Whoa, I think it can be determined that Bear needs ratings as I saw him drink his own pee last year.
Now, he’s sleeping under the camel hide and peeing around the camel carcass to keep the jackels away. (But Bear informed me that camel meat is low in cholesterol so this might be the meat for me Umm, okay.)
Man, I just got home and this has been within five minutes.
Again, wow.
I miss Deadliest Catch. Seriously, I do.
A happy Friday indeed.
Friday, November 16th, 2007
The Superficial makes me laugh.
Here’s a snippet of a post about Jessica Simpson’s appearance on a recent episode of The View.
I think Jessica Simpson should’ve been allowed to talk to the guests. You know, just to see her head explode when one of them tried to explain what a newspaper is. “So, what do you mean?” she’d ask. “You, what’s the word, read? You ‘read’ the words and it puts ‘facts’ in your head about what’s happening in, what was it, the world? I don’t feel so good.” KERPLOW! If that ever happens, I hope her breasts survive.
I make no apologies for guffawing.
Friday, November 16th, 2007
Okay, I realize that sometimes I’m a bit melodramatic. I think I should have been hired as an extra on shows like “The Love Boat” or “Vegas” (that was Dan Tanna, right?)
How’s that for random?
I’ve been thinking about the Thanksgiving holiday. As much as a I adore Halloween, and I appreciate that we have a day that we are supposed to wake up and go “Wow, I’m thankful, by golly. I’m going to eat a big bird, watch football and avoid cranberry salad” it just doesn’t bowl me over like other holidays. As a kid, when you were supposed to make those pilgrim’s hats in kindergarten out of construction paper and something strange like a paper plate, I always felt melancholy.

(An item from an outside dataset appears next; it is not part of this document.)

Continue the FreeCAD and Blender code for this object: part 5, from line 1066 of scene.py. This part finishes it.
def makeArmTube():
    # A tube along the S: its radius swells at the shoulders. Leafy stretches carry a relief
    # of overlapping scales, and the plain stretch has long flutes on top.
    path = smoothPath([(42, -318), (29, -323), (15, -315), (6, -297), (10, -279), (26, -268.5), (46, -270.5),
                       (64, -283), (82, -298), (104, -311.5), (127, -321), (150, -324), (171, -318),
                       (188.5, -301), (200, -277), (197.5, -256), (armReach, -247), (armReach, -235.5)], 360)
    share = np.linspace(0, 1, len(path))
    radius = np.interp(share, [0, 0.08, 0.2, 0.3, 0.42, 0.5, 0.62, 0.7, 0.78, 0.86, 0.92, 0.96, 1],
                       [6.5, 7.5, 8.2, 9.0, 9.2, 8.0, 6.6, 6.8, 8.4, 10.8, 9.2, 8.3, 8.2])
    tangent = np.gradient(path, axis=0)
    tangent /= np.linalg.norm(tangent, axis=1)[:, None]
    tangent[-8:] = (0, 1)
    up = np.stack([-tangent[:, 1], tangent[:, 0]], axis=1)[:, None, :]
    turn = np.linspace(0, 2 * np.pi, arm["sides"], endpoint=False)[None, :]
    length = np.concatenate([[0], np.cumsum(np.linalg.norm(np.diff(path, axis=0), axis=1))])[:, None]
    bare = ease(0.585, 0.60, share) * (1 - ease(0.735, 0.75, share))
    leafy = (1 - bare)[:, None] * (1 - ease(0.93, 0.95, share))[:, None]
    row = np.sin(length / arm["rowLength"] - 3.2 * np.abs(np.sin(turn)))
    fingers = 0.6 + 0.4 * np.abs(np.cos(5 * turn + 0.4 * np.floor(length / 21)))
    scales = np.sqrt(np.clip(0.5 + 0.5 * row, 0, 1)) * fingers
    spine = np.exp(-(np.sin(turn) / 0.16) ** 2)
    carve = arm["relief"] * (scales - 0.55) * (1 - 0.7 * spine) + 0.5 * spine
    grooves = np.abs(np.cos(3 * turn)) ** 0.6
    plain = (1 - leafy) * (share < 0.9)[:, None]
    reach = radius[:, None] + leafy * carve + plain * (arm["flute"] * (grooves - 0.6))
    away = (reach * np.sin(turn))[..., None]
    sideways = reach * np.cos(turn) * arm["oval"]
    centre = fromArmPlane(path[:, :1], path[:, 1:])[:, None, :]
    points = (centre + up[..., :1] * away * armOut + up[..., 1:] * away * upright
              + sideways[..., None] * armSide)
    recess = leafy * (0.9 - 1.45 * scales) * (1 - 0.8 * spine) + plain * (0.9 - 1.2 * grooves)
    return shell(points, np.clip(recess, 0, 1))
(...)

Now, that’s a lie. I had no idea what melancholy meant at 5-years-old. My happiness level had to do with whether or not I got to play the cymbals during the music part of the day. Man, I loved the cymbals and hated playing the triangle. Now, that was just plain torture, playing that goofy triangle. I was a cymbals girl.

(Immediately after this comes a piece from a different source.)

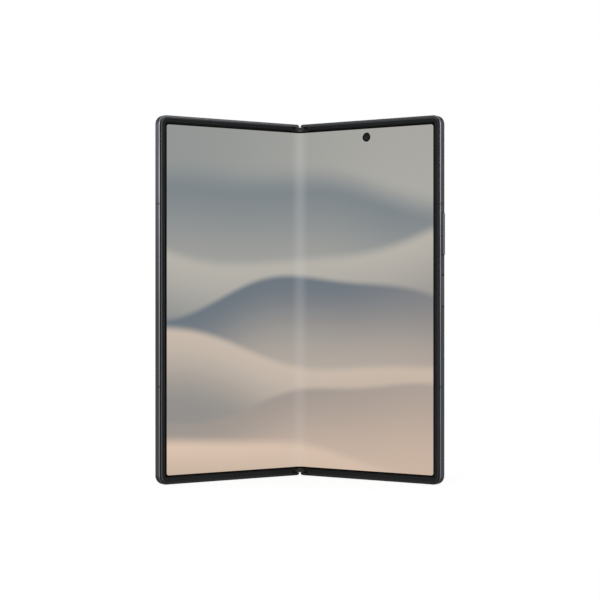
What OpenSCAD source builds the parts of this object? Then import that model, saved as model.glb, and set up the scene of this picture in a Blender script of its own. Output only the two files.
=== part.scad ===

But, nonetheless I still hated that damn pilgrim hat. I would have much rather have made the boy pilgrim hat, but no, we were stuck with this atrocity.
The one thing I do like about Thanksgiving is that it kicks off the holidays and, if you can find your best chi, people tend to be more cheerful right after Turkey Day. As it gets closer to Christmas, I think people get more stressed although I have nothing to back that up other than 40 odd years on the planet.
So, as I tend to do, I looked up Thanksgiving Zombies. I didn’t really find anything (I do this to amuse me, remember that.) I’m still on the hunt. I think that would cheer me up immensely, although I’m actually already pretty cheery.
But I did find this one sentence in a story about gasoline (one I’m not 100 percent buying, incidentally) that said this:
The most significant change is that the Pentagon will open unused military airspace from Florida to Maine to create “a Thanksgiving express lane” for commercial airliners.
I don’t know why I find that unusual, but I did.
Here’s your arbitrary blog post of the week. From Dan Tanna to the Thanksgiving Express Lane in just few scant seconds.
Friday, November 16th, 2007
Last night, I went to a photography exhibit at the local college to see a new friend’s photography work with SQ and Badger. I have to say, I was absolutely inspired.
My new friend, who we will call Robert as that is his name, has a day job running an after school program, which was the same one I read Dr. Suess to last week.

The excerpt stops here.